TASK » Write out again the entries from the first line to the line that includes "foot_inset = 13.7", keeping both of those lines.

RECORDS FOR THE EXERCISE »
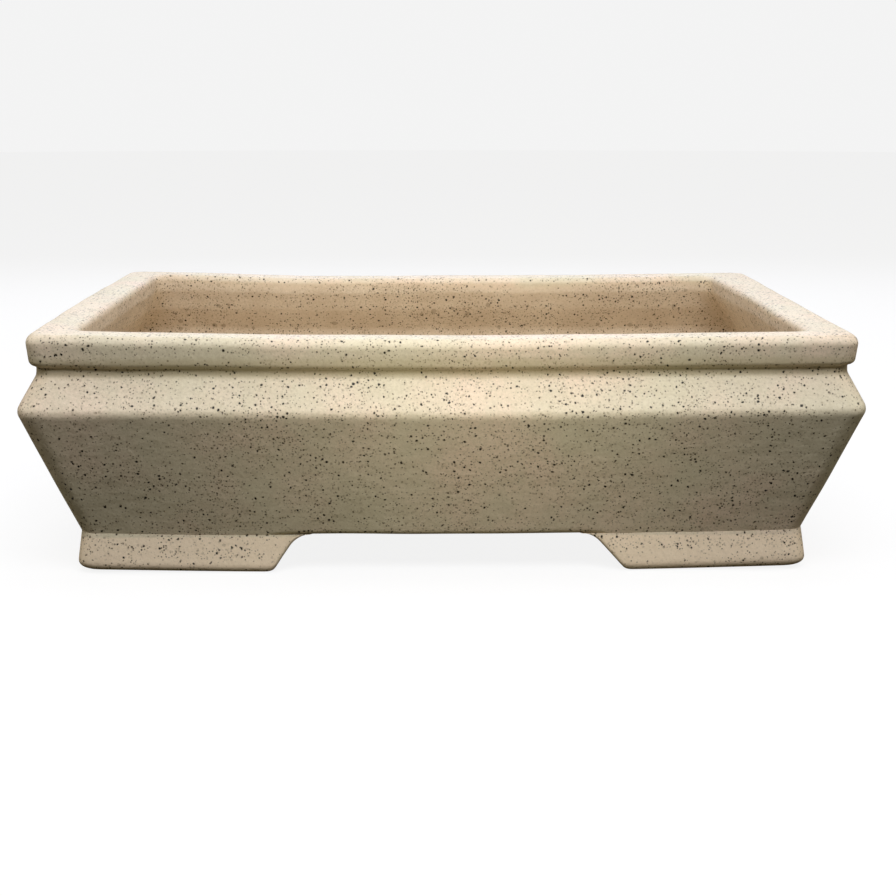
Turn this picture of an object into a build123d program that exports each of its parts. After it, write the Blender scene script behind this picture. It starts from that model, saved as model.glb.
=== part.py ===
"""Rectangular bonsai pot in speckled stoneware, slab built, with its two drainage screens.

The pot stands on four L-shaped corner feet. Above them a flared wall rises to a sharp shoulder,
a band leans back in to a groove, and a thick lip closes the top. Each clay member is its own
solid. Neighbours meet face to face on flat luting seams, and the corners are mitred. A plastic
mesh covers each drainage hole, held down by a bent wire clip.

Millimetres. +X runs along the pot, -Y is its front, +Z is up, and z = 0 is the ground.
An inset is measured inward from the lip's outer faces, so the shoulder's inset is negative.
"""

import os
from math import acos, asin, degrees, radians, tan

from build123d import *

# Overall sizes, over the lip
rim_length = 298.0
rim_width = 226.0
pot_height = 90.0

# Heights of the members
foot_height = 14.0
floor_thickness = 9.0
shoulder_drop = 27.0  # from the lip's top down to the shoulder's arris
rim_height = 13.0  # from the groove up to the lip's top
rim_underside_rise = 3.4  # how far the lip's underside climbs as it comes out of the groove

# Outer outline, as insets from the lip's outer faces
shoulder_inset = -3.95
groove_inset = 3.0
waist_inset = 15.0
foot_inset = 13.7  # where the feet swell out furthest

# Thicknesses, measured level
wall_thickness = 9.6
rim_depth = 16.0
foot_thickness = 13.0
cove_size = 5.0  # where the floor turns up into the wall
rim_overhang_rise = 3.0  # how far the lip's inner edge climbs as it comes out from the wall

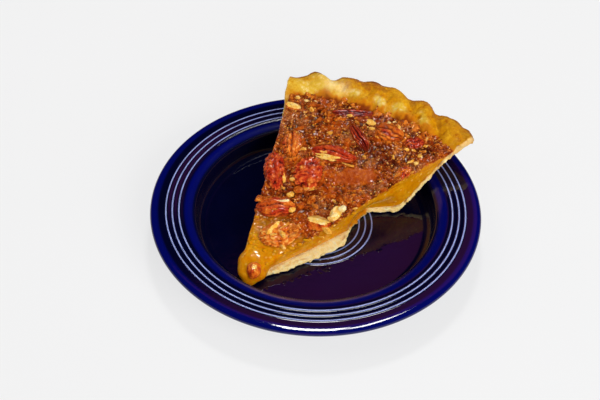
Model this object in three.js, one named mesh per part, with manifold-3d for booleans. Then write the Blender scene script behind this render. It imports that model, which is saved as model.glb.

ANSWER BELOW »
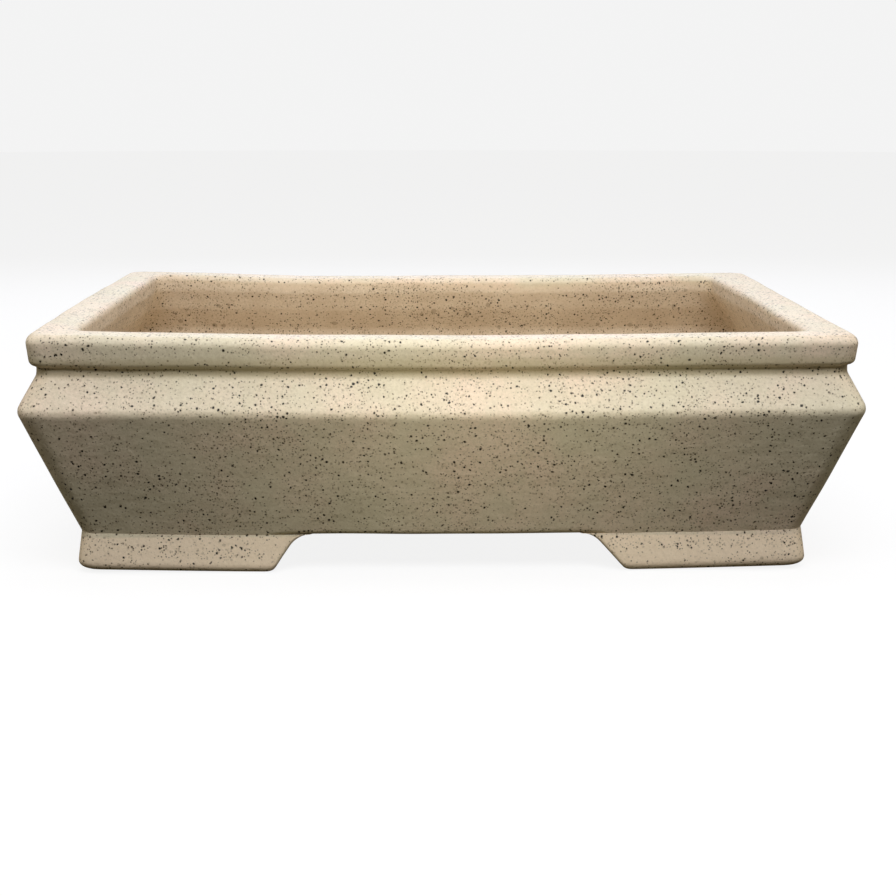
Turn this picture of an object into a build123d program that exports each of its parts. After it, write the Blender scene script behind this picture. It starts from that model, saved as model.glb.
=== part.py ===
"""Rectangular bonsai pot in speckled stoneware, slab built, with its two drainage screens.

The pot stands on four L-shaped corner feet. Above them a flared wall rises to a sharp shoulder,
a band leans back in to a groove, and a thick lip closes the top. Each clay member is its own
solid. Neighbours meet face to face on flat luting seams, and the corners are mitred. A plastic
mesh covers each drainage hole, held down by a bent wire clip.

Millimetres. +X runs along the pot, -Y is its front, +Z is up, and z = 0 is the ground.
An inset is measured inward from the lip's outer faces, so the shoulder's inset is negative.
"""

import os
from math import acos, asin, degrees, radians, tan

from build123d import *

# Overall sizes, over the lip
rim_length = 298.0
rim_width = 226.0
pot_height = 90.0

# Heights of the members
foot_height = 14.0
floor_thickness = 9.0
shoulder_drop = 27.0  # from the lip's top down to the shoulder's arris
rim_height = 13.0  # from the groove up to the lip's top
rim_underside_rise = 3.4  # how far the lip's underside climbs as it comes out of the groove

# Outer outline, as insets from the lip's outer faces
shoulder_inset = -3.95
groove_inset = 3.0
waist_inset = 15.0
foot_inset = 13.7  # where the feet swell out furthest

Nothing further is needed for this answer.